-- BEGIN DATA SECTION --

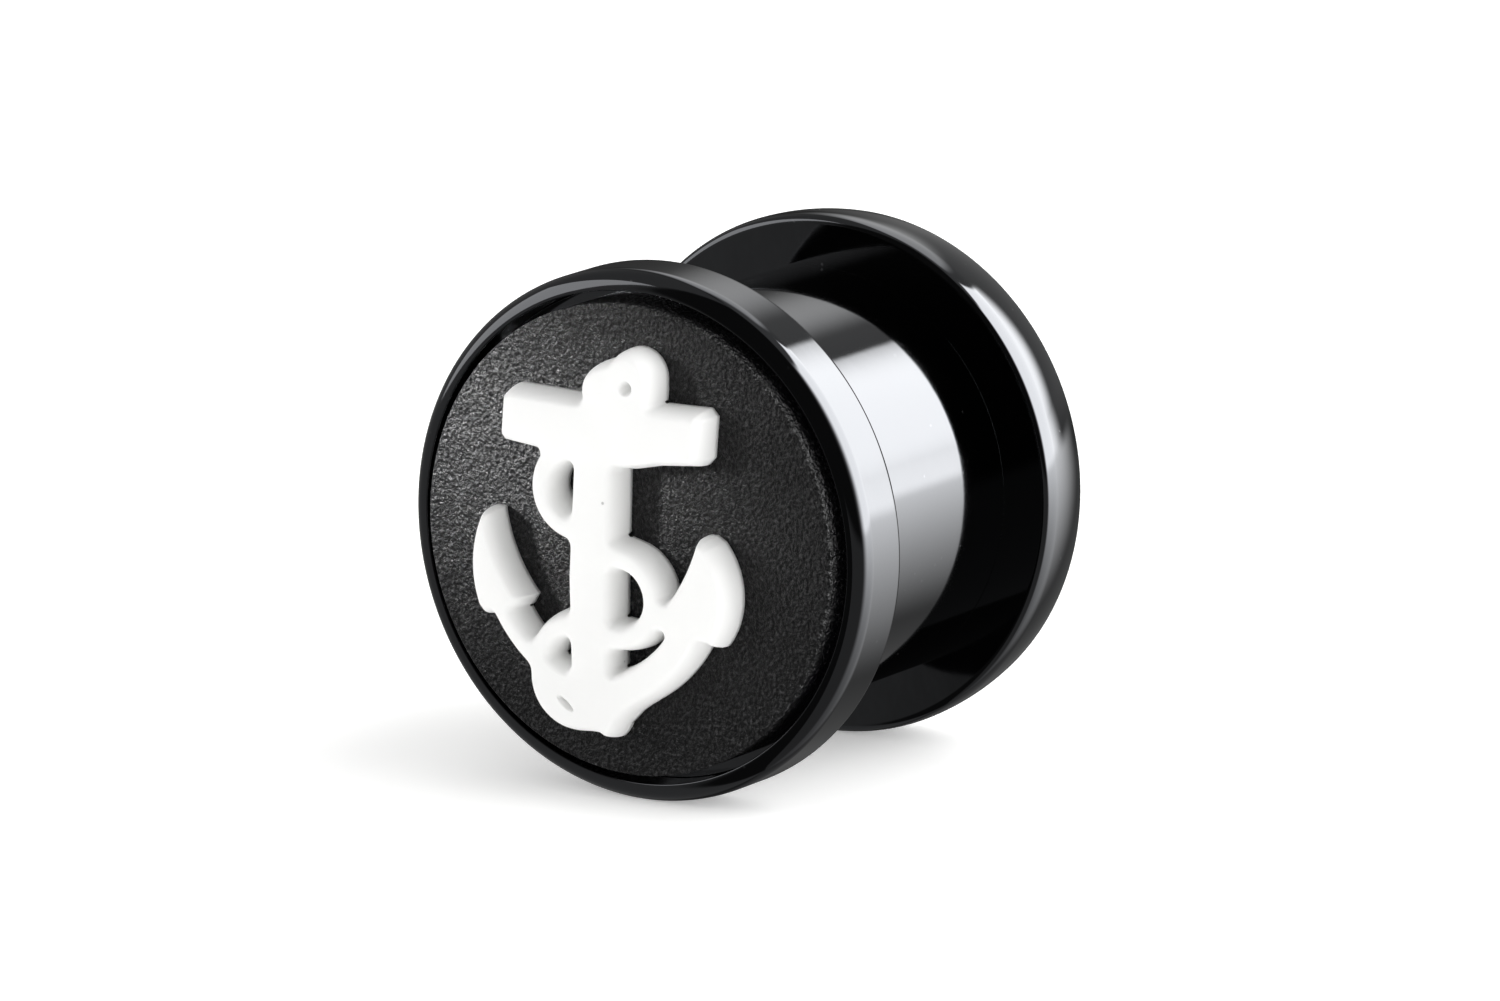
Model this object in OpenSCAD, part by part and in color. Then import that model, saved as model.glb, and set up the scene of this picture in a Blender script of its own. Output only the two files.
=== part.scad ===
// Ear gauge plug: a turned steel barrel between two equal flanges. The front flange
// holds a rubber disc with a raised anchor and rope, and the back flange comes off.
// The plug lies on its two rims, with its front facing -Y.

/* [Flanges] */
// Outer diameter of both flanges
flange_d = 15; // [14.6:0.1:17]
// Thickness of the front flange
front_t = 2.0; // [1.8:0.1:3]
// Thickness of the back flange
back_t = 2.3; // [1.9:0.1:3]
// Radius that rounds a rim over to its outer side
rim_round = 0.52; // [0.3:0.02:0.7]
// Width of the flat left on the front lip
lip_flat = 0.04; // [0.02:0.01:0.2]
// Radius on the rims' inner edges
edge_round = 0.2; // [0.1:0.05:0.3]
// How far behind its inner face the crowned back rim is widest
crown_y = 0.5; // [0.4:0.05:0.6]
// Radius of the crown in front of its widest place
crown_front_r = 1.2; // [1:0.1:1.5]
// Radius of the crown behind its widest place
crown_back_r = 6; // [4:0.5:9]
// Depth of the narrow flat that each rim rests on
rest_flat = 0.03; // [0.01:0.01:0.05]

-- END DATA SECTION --

• _WRITTEN REQUEST_:
Print only the lines that run from the start of the listing to the line bearing "front facing -Y."; please keep the first line and that last one, exactly as they appear.

• _TASK ANSWER_:
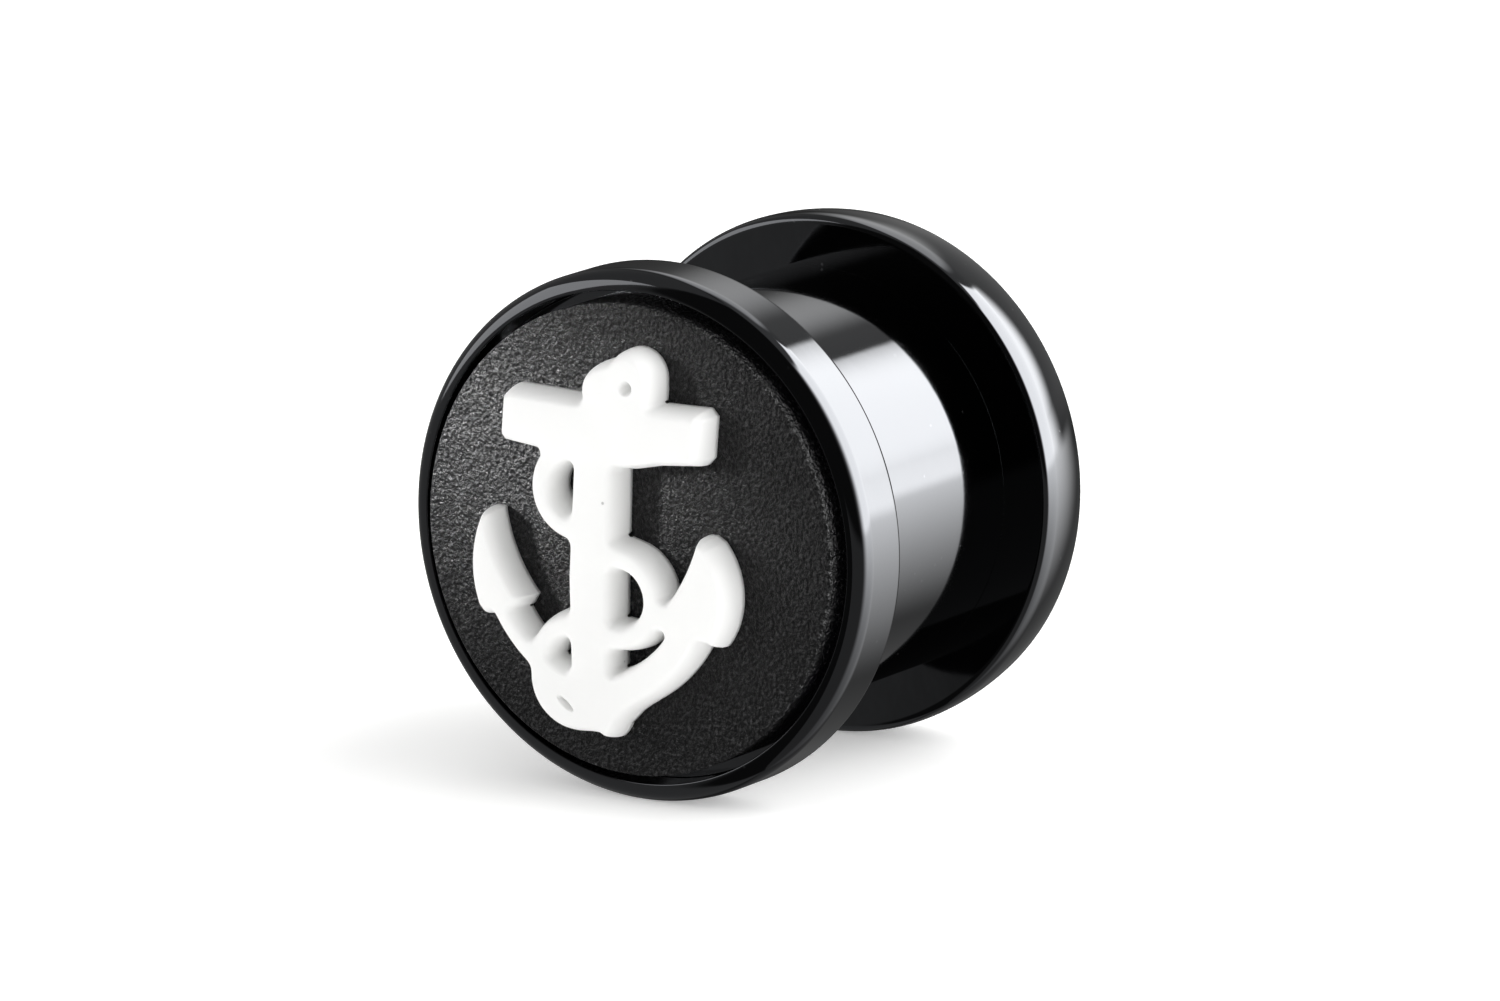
Model this object in OpenSCAD, part by part and in color. Then import that model, saved as model.glb, and set up the scene of this picture in a Blender script of its own. Output only the two files.
=== part.scad ===
// Ear gauge plug: a turned steel barrel between two equal flanges. The front flange
// holds a rubber disc with a raised anchor and rope, and the back flange comes off.
// The plug lies on its two rims, with its front facing -Y.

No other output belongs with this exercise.